DATA SEGMENT:
○ ○ ○ ○

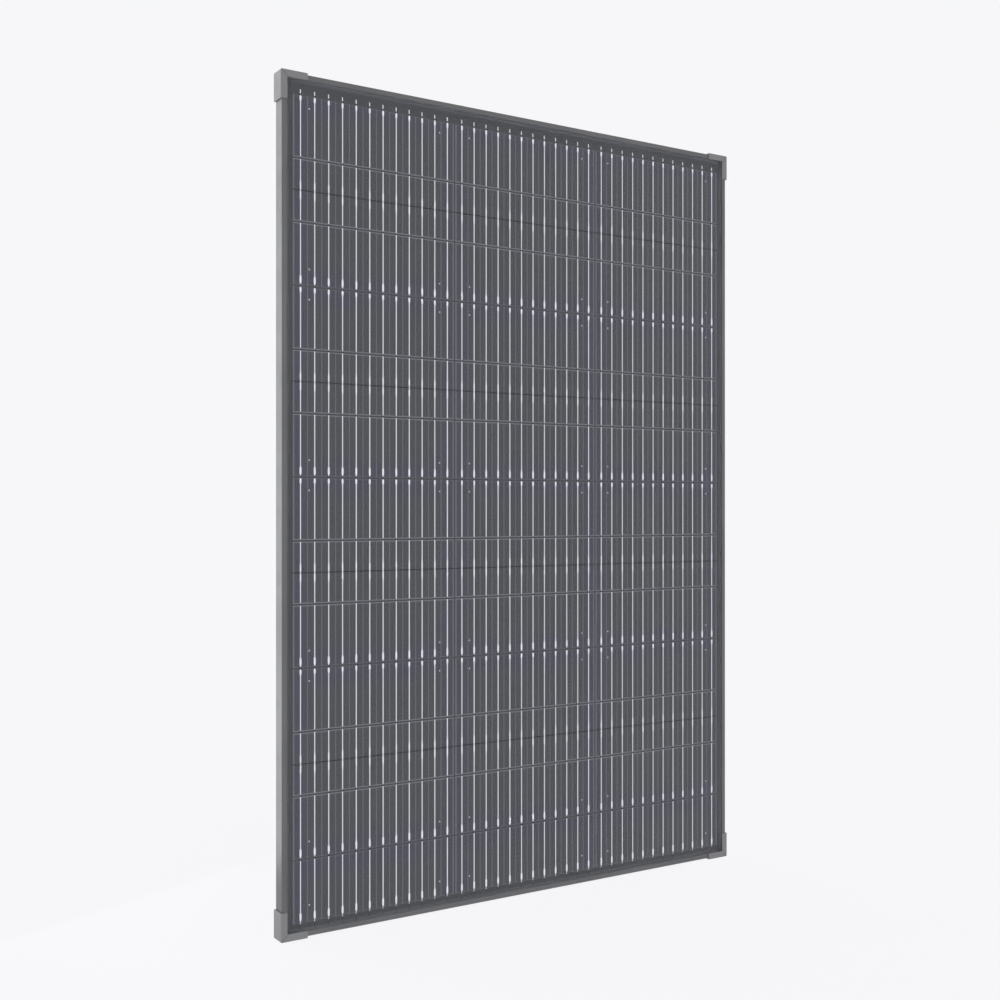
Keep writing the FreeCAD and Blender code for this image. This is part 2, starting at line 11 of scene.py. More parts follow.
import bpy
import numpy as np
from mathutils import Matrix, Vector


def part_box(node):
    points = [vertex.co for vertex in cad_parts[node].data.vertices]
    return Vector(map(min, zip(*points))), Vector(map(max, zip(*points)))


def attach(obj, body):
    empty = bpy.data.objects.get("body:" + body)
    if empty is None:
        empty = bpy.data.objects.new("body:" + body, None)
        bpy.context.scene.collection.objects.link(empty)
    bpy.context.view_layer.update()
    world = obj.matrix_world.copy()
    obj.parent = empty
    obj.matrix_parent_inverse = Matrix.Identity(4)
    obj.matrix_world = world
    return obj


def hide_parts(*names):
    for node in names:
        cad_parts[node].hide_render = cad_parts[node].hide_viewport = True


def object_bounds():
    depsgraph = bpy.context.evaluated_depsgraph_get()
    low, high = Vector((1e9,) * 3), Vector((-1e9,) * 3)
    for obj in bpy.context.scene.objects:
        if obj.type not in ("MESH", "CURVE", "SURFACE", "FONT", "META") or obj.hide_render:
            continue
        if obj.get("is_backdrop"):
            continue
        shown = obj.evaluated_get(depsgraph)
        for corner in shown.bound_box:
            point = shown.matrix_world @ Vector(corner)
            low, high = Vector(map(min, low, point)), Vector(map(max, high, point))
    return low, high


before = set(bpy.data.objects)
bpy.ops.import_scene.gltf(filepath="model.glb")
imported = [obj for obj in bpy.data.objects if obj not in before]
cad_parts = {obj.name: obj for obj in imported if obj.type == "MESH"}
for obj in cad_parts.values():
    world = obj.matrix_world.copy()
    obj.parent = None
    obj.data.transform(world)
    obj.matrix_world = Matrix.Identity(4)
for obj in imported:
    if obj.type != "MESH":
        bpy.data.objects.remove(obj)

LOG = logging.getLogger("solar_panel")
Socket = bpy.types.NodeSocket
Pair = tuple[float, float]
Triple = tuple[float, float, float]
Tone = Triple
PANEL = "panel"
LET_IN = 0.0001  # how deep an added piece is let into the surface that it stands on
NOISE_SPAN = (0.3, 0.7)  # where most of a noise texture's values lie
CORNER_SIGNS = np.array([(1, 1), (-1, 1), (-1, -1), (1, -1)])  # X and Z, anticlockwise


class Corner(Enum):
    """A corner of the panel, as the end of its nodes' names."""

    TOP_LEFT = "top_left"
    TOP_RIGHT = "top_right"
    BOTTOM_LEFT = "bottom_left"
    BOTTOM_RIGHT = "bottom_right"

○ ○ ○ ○

EXERCISE TASK: Recopy the whole listing exactly.

TASK ANSWER:
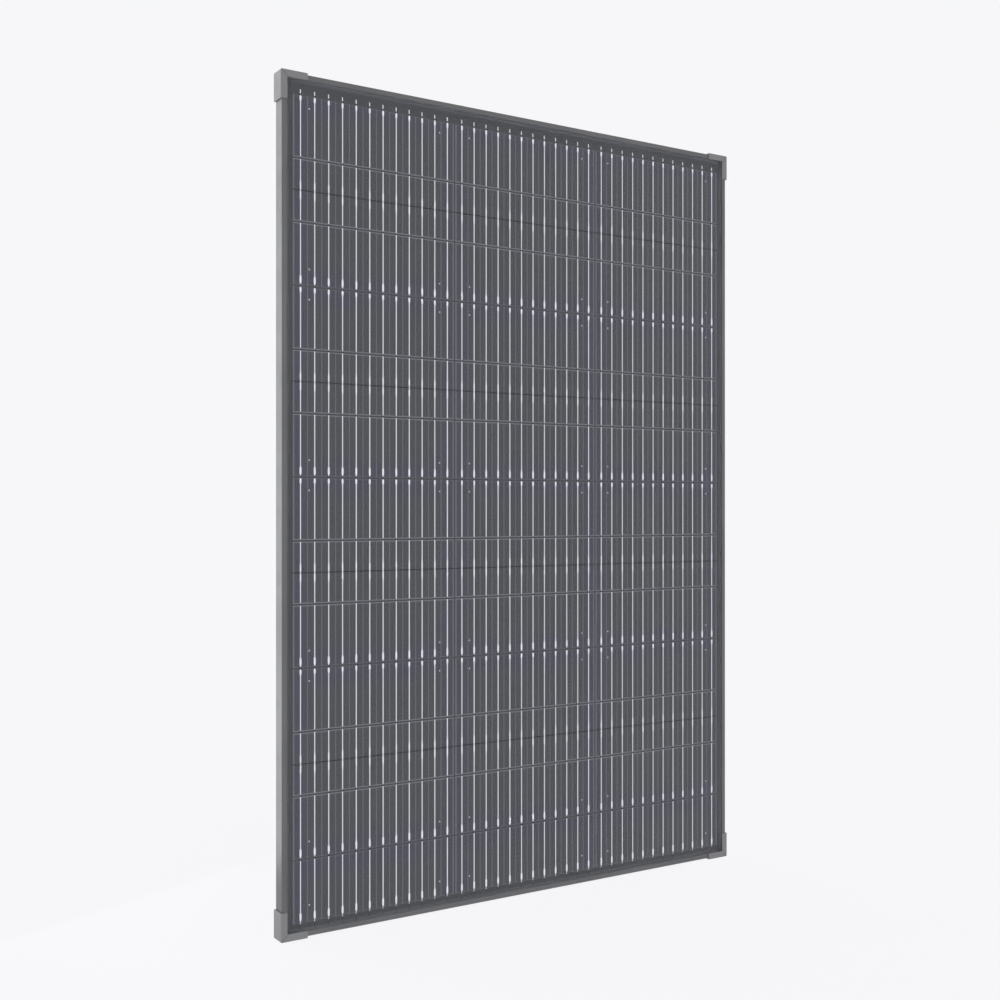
Keep writing the FreeCAD and Blender code for this image. This is part 2, starting at line 11 of scene.py. More parts follow.
import bpy
import numpy as np
from mathutils import Matrix, Vector


def part_box(node):
    points = [vertex.co for vertex in cad_parts[node].data.vertices]
    return Vector(map(min, zip(*points))), Vector(map(max, zip(*points)))


def attach(obj, body):
    empty = bpy.data.objects.get("body:" + body)
    if empty is None:
        empty = bpy.data.objects.new("body:" + body, None)
        bpy.context.scene.collection.objects.link(empty)
    bpy.context.view_layer.update()
    world = obj.matrix_world.copy()
    obj.parent = empty
    obj.matrix_parent_inverse = Matrix.Identity(4)
    obj.matrix_world = world
    return obj


def hide_parts(*names):
    for node in names:
        cad_parts[node].hide_render = cad_parts[node].hide_viewport = True


def object_bounds():
    depsgraph = bpy.context.evaluated_depsgraph_get()
    low, high = Vector((1e9,) * 3), Vector((-1e9,) * 3)
    for obj in bpy.context.scene.objects:
        if obj.type not in ("MESH", "CURVE", "SURFACE", "FONT", "META") or obj.hide_render:
            continue
        if obj.get("is_backdrop"):
            continue
        shown = obj.evaluated_get(depsgraph)
        for corner in shown.bound_box:
            point = shown.matrix_world @ Vector(corner)
            low, high = Vector(map(min, low, point)), Vector(map(max, high, point))
    return low, high


before = set(bpy.data.objects)
bpy.ops.import_scene.gltf(filepath="model.glb")
imported = [obj for obj in bpy.data.objects if obj not in before]
cad_parts = {obj.name: obj for obj in imported if obj.type == "MESH"}
for obj in cad_parts.values():
    world = obj.matrix_world.copy()
    obj.parent = None
    obj.data.transform(world)
    obj.matrix_world = Matrix.Identity(4)
for obj in imported:
    if obj.type != "MESH":
        bpy.data.objects.remove(obj)

LOG = logging.getLogger("solar_panel")
Socket = bpy.types.NodeSocket
Pair = tuple[float, float]
Triple = tuple[float, float, float]
Tone = Triple
PANEL = "panel"
LET_IN = 0.0001  # how deep an added piece is let into the surface that it stands on
NOISE_SPAN = (0.3, 0.7)  # where most of a noise texture's values lie
CORNER_SIGNS = np.array([(1, 1), (-1, 1), (-1, -1), (1, -1)])  # X and Z, anticlockwise


class Corner(Enum):
    """A corner of the panel, as the end of its nodes' names."""

    TOP_LEFT = "top_left"
    TOP_RIGHT = "top_right"
    BOTTOM_LEFT = "bottom_left"
    BOTTOM_RIGHT = "bottom_right"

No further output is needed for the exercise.